Bear cubs found in Oregon arrive at rehabilitation facility in Washington
SALEM, Ore. – The injured bear cub found Sunday on the Santiam River Trail outside Salem was sent to a wildlife rehabilitation facility Friday to continue its growth, according to the Oregon Department of Fish and Wildlife.
Corey Hancock, the man who found the bear, said he contacted the Turtle Ridge Wildlife Center and took the cub in Monday morning.
Hancock said he spotted the bear about two miles down the trail. He said the cub was barely breathing and he didn’t see its mother in the area.
"If you see a dying animal on his last breath, are you just going to let it die and walk away?" Hancock said.
According of ODFW, a second, female, bear cub arrived at the Corvallis office on Thursday, March 30, after its den near Myrtle Creek was disturbed by a brush-clearing operation. They believe the mother bear abandoned the cub due to the continuing disturbance.
ODFW says the two cubs are between three and four months old.
The male cub found near Salem was treated for mild pneumonia by ODFW veterinarian Julia Burco and other staff. They worked with Oregon State University School of Veterinary Medicine to evaluate the cub.
Friday, both cubs arrived at PAWS Wildlife Center in Lynwood, Wash. The facility provides specialized care for young bears, without habituating them to humans. This will allow them to return to Oregon for release into the wild.
“We’ll receive these cubs as unhabituated and year-old bears sometime between March and June of 2018,” Colin Gillin, ODFW state wildlife veterinarian said. “And they’ll be between 100 and 150 pounds at the time of release.”
ODFW and Oregon State Police would like to remind Oregonians that taking animals out of the wild isn’t just against the law, it’s also bad for the animal.
Troopers gave Hancock a stern warning for picking up the cub on Sunday.
Before picking up any wild animal, call ODFW, Oregon State Police, or a wildlife rehabilitator for advice. Removing or capturing an animal from the wild and keeping it captivity without a permit is against state law, as is transporting animals.

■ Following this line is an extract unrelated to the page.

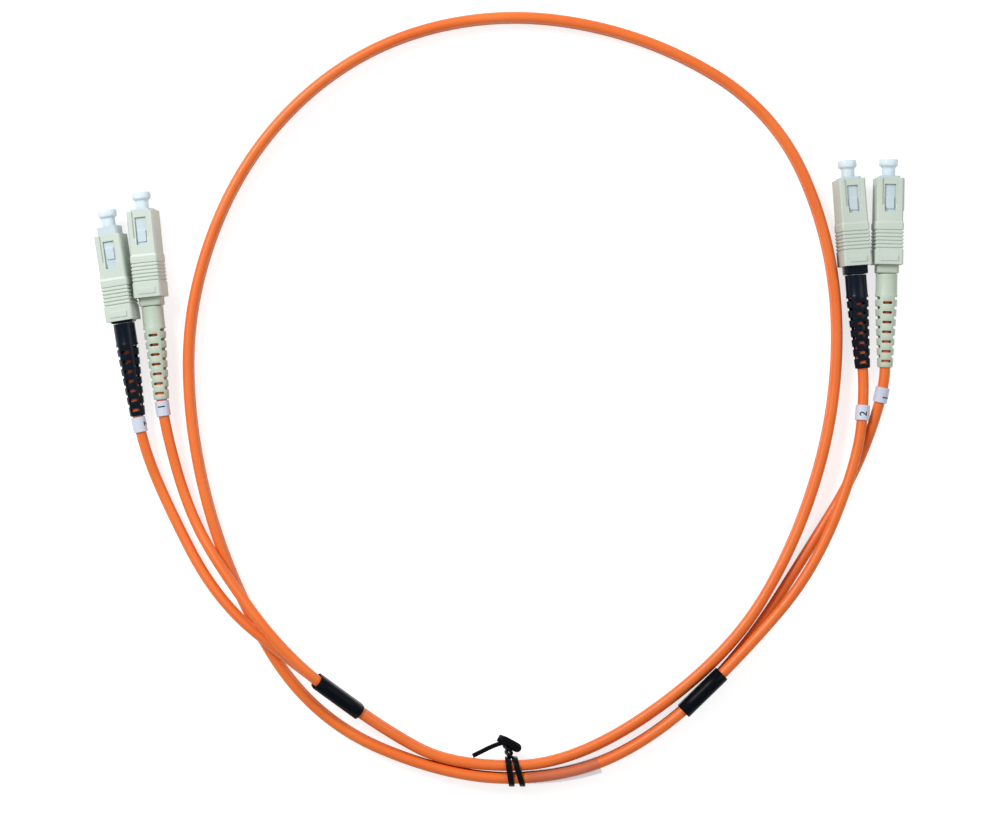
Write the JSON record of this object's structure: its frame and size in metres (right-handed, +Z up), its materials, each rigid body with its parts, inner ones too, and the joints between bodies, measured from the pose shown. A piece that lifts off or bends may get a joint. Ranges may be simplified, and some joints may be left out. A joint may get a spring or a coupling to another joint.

Follow these tips if you encounter young animals in the wild:
Deer, elk and other mammals:
• Never assume an animal is orphaned. Taking a newborn deer fawn into captivity is illegal without appropriate permits or licensing. Don’t handle the animal, move it or remove it from the forest, including your backyard. Female deer and elk and other mammals will often leave their young temporarily for safety reasons or to feed elsewhere. They will return when it is safe to do so (when people, dogs, or predators are not present).
• Call your local ODFW office, Oregon State Police office, or a local licensed wildlife rehabilitation center when: 1) you see an animal that you know is orphaned because you observed the dead parent animal, or 2) the parent hasn’t returned for several hours or even up to a day, or 3) if the animal is clearly inured or in distress.
• Bunnies are rarely orphaned; mother rabbits only visit den sites at dusk and dawn to feed her young.
• Keep your dog or cat away from young wildlife, especially in the spring.
• If you see a seal pup, young sea lion, or other marine mammal that appears stranded or in distress, contact OSP’s hotline at 1-800-452-7888.
• Leave fledgling birds alone. It is natural for fledgling (mostly feathered) birds to appear awkward while learning how to fly. If you see a young on the ground, leave it alone and keep your distance. Bring your pets under control and indoors (particularly cats) if possible. The mother bird may feed the fledgling for several days on the ground until it “gets its wings.
• Return nestling birds to the nest. Nestlings (baby birds not fully feathered) found on the ground can be gently and quickly returned to the nest. If the nest is out of reach, place the bird on an elevated branch or fence, or in a nest made from a small box, out of the reach of children and pets. Leave the area so the parent birds can return to feed them.
• Bring your pets indoors. Cats are a major cause of injury and death for all birds, killing millions of birds in the US annually.
• Be careful when pruning trees as there may be a bird nest in the branch. Prune trees during winter or in late Spring or Summer when fledgling birds have left the nest.
• Avoid disturbing cavity nesters. Barn owls and other birds could be nesting in hollowed-out trees or logs and in haystacks. Again, void disturbing the structure during nesting season.
• What if a bird flies into a window and appears hurt? Birds can become disoriented by reflective surfaces and mistakenly fly into windows. If you find a bird that has been injured by a window strike, place the bird in an uncovered box with a towel on the bottom. Keep it in a quiet, safe place away from pets and check back in a couple of hours to see if has recovered and flown away. If not, contact a local ODFW office or your local wildlife rehabilitator.
• Let turtles cross the road. Oregon has 2 species of water turtles (Western Pond and Western Painted) that spend most of their lives in ponds and rivers. In May and June, female turtles begin searching for suitable nesting habitat to lay their eggs and may be observed moving across roads and trails in search of a place to lay their eggs. If you observe a turtle looking for a nest site, the best thing to do is leave it alone and let it continue on its path or at most move it out of harm’s way so it won’t be struck by a vehicle.